THE DATA:
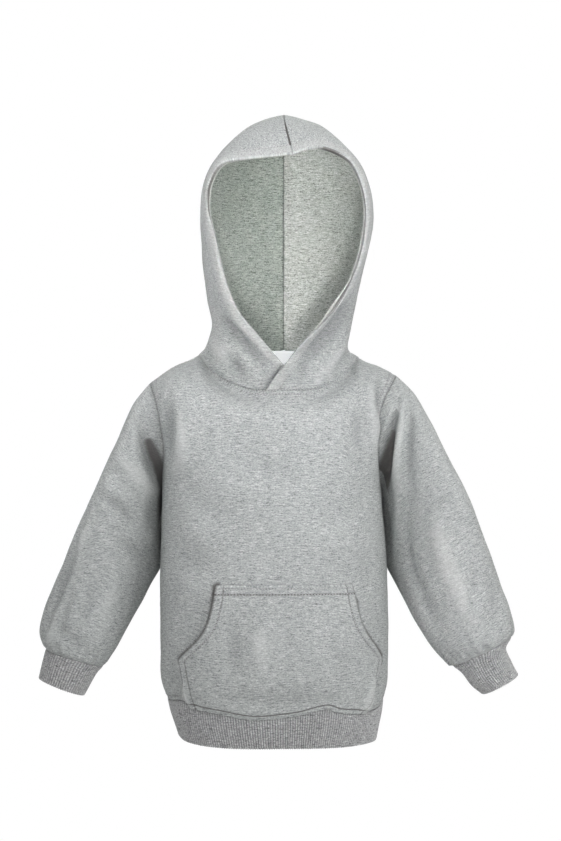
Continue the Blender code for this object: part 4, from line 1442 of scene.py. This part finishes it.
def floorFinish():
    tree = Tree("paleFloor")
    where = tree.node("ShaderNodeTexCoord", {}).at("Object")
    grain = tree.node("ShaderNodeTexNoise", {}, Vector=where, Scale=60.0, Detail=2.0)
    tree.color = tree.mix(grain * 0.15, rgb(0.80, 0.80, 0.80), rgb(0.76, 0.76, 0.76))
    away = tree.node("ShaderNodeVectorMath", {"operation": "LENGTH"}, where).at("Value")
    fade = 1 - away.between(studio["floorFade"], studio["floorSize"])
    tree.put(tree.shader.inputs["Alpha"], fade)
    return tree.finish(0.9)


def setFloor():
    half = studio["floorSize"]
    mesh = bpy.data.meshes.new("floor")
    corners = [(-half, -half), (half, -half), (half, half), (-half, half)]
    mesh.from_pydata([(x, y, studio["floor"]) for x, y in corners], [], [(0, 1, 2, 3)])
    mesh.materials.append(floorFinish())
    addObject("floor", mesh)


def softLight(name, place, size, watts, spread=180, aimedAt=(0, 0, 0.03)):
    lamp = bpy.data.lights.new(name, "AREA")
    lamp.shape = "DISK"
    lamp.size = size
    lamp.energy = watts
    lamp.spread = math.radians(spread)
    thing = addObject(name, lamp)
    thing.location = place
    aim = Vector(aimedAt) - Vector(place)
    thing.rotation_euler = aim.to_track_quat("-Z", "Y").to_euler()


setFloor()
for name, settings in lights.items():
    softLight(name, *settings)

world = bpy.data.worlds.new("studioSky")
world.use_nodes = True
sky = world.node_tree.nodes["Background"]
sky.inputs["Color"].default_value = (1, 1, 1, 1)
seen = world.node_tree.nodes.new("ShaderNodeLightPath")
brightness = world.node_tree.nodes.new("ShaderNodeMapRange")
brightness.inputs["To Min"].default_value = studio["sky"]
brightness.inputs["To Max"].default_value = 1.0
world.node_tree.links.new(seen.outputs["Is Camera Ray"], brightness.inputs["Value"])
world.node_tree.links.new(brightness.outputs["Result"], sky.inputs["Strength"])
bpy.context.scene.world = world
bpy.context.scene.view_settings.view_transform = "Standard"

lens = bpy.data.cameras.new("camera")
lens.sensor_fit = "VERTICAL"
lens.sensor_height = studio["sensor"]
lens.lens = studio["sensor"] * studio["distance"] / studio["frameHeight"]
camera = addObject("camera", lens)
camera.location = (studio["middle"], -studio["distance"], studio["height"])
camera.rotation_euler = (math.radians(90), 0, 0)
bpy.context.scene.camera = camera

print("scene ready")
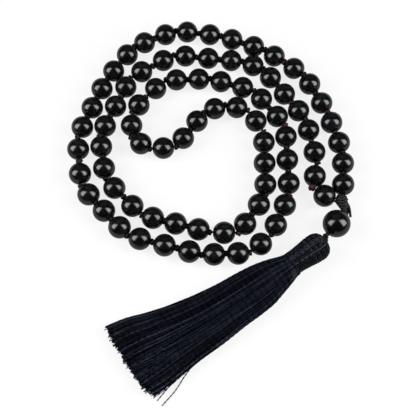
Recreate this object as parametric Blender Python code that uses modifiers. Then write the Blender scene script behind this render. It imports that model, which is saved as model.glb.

DIRECTIVE: Repeat all the entries exactly as given.

CORRECT ANSWER:
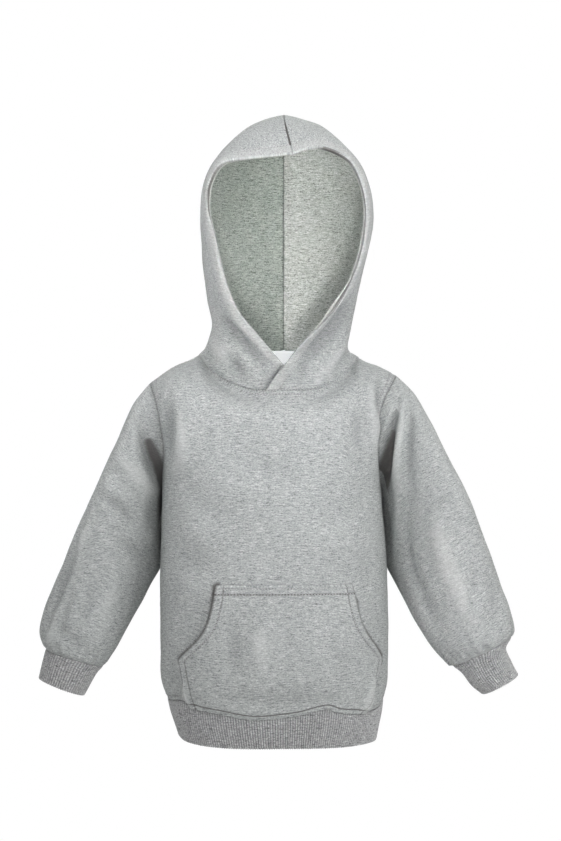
Continue the Blender code for this object: part 4, from line 1442 of scene.py. This part finishes it.
def floorFinish():
    tree = Tree("paleFloor")
    where = tree.node("ShaderNodeTexCoord", {}).at("Object")
    grain = tree.node("ShaderNodeTexNoise", {}, Vector=where, Scale=60.0, Detail=2.0)
    tree.color = tree.mix(grain * 0.15, rgb(0.80, 0.80, 0.80), rgb(0.76, 0.76, 0.76))
    away = tree.node("ShaderNodeVectorMath", {"operation": "LENGTH"}, where).at("Value")
    fade = 1 - away.between(studio["floorFade"], studio["floorSize"])
    tree.put(tree.shader.inputs["Alpha"], fade)
    return tree.finish(0.9)


def setFloor():
    half = studio["floorSize"]
    mesh = bpy.data.meshes.new("floor")
    corners = [(-half, -half), (half, -half), (half, half), (-half, half)]
    mesh.from_pydata([(x, y, studio["floor"]) for x, y in corners], [], [(0, 1, 2, 3)])
    mesh.materials.append(floorFinish())
    addObject("floor", mesh)


def softLight(name, place, size, watts, spread=180, aimedAt=(0, 0, 0.03)):
    lamp = bpy.data.lights.new(name, "AREA")
    lamp.shape = "DISK"
    lamp.size = size
    lamp.energy = watts
    lamp.spread = math.radians(spread)
    thing = addObject(name, lamp)
    thing.location = place
    aim = Vector(aimedAt) - Vector(place)
    thing.rotation_euler = aim.to_track_quat("-Z", "Y").to_euler()


setFloor()
for name, settings in lights.items():
    softLight(name, *settings)

world = bpy.data.worlds.new("studioSky")
world.use_nodes = True
sky = world.node_tree.nodes["Background"]
sky.inputs["Color"].default_value = (1, 1, 1, 1)
seen = world.node_tree.nodes.new("ShaderNodeLightPath")
brightness = world.node_tree.nodes.new("ShaderNodeMapRange")
brightness.inputs["To Min"].default_value = studio["sky"]
brightness.inputs["To Max"].default_value = 1.0
world.node_tree.links.new(seen.outputs["Is Camera Ray"], brightness.inputs["Value"])
world.node_tree.links.new(brightness.outputs["Result"], sky.inputs["Strength"])
bpy.context.scene.world = world
bpy.context.scene.view_settings.view_transform = "Standard"

lens = bpy.data.cameras.new("camera")
lens.sensor_fit = "VERTICAL"
lens.sensor_height = studio["sensor"]
lens.lens = studio["sensor"] * studio["distance"] / studio["frameHeight"]
camera = addObject("camera", lens)
camera.location = (studio["middle"], -studio["distance"], studio["height"])
camera.rotation_euler = (math.radians(90), 0, 0)
bpy.context.scene.camera = camera

print("scene ready")
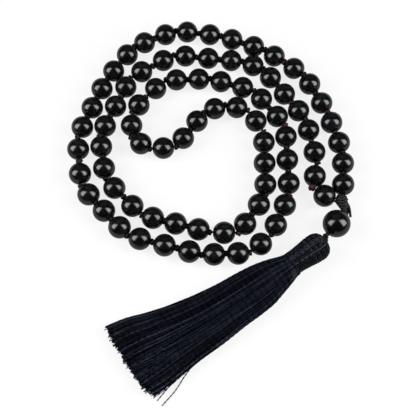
Recreate this object as parametric Blender Python code that uses modifiers. Then write the Blender scene script behind this render. It imports that model, which is saved as model.glb.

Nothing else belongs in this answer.